Lachlan Murdoch who has just, at least officially, taken over the running of Fox and its controversial news channel Fox News, has problems of his own.
The dilemma facing the channel has barely changed.
It remains: how can they continue to feed Trump supporters with arrant nonsense about stolen elections without facing even more lawsuits?
Tone down the right-wing rhetoric and conspiracy theories and the channel faces losing its loyal viewers, and associated advertising, to even more right-wing outlets.
There is the other “small” problem for Lachlan Murdoch, the fact that 92-year-old Rupert has hardly gone away and has recently promised to continue to play “an active role in the company.”
Lachlan Murdoch has promised investors that there would be “no change” in strategy, although at a dinner in Australia last week he spoke of an era of “generational alignment” that would need “clear vision, great courage, and political will.”
A lot of Lachlan Murdoch’s vision in the short term will be needed to fend off corporate, shareholder and individual lawsuits.
Following the $787m Fox News settlement with Dominion Voting Systems, a similar lawsuit will come next year involving another voting machine company, Smartmatic.
Then there are suits from pension funds in Oregon and New York, which have stakes in Fox, claiming that Fox News breached its fiduciary duty in broadcasting false claims about the 2020 Presidential election.
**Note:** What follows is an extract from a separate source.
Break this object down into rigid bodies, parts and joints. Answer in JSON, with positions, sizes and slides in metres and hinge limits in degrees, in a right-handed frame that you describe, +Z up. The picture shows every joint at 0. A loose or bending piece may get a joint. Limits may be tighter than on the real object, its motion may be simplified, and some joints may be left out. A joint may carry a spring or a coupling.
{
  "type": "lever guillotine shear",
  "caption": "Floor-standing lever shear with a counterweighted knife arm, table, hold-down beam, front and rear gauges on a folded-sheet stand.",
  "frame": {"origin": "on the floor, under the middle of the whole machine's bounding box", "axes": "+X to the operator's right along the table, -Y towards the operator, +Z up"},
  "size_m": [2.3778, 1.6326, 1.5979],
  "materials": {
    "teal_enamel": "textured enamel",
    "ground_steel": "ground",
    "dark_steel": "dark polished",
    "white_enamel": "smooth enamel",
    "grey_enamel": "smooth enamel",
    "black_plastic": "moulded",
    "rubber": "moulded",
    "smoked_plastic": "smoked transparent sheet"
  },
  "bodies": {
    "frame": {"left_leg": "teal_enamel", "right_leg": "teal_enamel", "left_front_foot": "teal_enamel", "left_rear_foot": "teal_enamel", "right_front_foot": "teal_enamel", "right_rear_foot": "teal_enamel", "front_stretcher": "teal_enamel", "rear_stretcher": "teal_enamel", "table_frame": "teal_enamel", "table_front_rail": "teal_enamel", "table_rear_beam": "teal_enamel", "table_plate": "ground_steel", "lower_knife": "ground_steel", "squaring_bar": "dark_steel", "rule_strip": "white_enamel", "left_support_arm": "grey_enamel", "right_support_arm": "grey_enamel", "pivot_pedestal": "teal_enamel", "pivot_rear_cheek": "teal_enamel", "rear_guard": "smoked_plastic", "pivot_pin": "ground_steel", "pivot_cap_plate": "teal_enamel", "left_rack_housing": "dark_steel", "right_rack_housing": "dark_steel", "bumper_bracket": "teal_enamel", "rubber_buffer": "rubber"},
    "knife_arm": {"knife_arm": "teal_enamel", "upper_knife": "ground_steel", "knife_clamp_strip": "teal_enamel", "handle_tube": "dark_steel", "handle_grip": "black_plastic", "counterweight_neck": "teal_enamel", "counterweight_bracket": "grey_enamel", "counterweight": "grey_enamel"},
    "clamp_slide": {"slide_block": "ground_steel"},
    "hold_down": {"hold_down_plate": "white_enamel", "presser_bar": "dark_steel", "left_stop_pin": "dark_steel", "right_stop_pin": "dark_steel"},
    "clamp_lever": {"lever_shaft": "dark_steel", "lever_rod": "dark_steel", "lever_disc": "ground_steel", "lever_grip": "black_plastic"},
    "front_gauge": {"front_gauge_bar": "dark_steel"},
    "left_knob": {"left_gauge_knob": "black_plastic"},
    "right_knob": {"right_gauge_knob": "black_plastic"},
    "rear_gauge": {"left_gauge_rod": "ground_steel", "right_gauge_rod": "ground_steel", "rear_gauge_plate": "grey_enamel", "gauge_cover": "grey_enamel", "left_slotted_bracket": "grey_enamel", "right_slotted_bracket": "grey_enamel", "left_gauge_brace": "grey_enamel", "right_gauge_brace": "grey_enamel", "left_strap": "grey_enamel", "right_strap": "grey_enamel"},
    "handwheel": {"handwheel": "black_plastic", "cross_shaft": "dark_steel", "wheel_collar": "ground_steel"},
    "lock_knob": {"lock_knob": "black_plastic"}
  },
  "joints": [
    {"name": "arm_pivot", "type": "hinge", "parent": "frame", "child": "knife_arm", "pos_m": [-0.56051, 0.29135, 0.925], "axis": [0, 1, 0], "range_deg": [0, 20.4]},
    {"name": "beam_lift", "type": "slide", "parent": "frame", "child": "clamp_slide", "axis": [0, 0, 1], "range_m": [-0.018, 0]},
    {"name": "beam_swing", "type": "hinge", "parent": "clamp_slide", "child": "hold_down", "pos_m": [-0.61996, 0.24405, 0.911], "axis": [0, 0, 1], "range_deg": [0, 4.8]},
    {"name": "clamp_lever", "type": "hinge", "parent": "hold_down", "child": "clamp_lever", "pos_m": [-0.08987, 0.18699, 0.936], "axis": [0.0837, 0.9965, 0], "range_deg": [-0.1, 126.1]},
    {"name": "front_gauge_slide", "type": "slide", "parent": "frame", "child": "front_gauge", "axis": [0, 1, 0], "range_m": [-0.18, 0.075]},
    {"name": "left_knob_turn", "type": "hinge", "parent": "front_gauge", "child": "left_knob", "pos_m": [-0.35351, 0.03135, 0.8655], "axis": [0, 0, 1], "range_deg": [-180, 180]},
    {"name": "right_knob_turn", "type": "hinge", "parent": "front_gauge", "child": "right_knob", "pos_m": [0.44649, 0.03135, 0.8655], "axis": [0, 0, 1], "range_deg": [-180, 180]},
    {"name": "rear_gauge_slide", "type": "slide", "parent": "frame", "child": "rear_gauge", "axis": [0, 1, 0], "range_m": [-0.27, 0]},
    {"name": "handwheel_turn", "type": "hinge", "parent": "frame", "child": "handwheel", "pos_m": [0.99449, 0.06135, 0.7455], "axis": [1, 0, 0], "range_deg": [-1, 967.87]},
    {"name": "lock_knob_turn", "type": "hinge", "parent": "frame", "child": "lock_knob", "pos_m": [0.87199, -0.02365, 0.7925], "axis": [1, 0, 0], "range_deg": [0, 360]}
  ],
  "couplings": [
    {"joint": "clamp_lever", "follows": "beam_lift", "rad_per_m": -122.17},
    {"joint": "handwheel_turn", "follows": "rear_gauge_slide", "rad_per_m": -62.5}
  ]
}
More about embarrassment than multi-millions, but former Fox News reporter and producer Jason Donner is suing for unlawful dismissal for refusing to report false information about the Presidential election and the January 6th attack on the US Capitol.
Much larger questions could be on the way. What if at least one of the many indictments Donald Trump is facing leads to jail? How will Fox News cover the crisis and how will advertisers react to that coverage?
Lachlan Murdoch will indeed need clear vision, great courage and political will — just to survive.
John Lewis Christmas ads, even with ferocious Venus fly-eating plants, seem a kinder, more gentle place to be.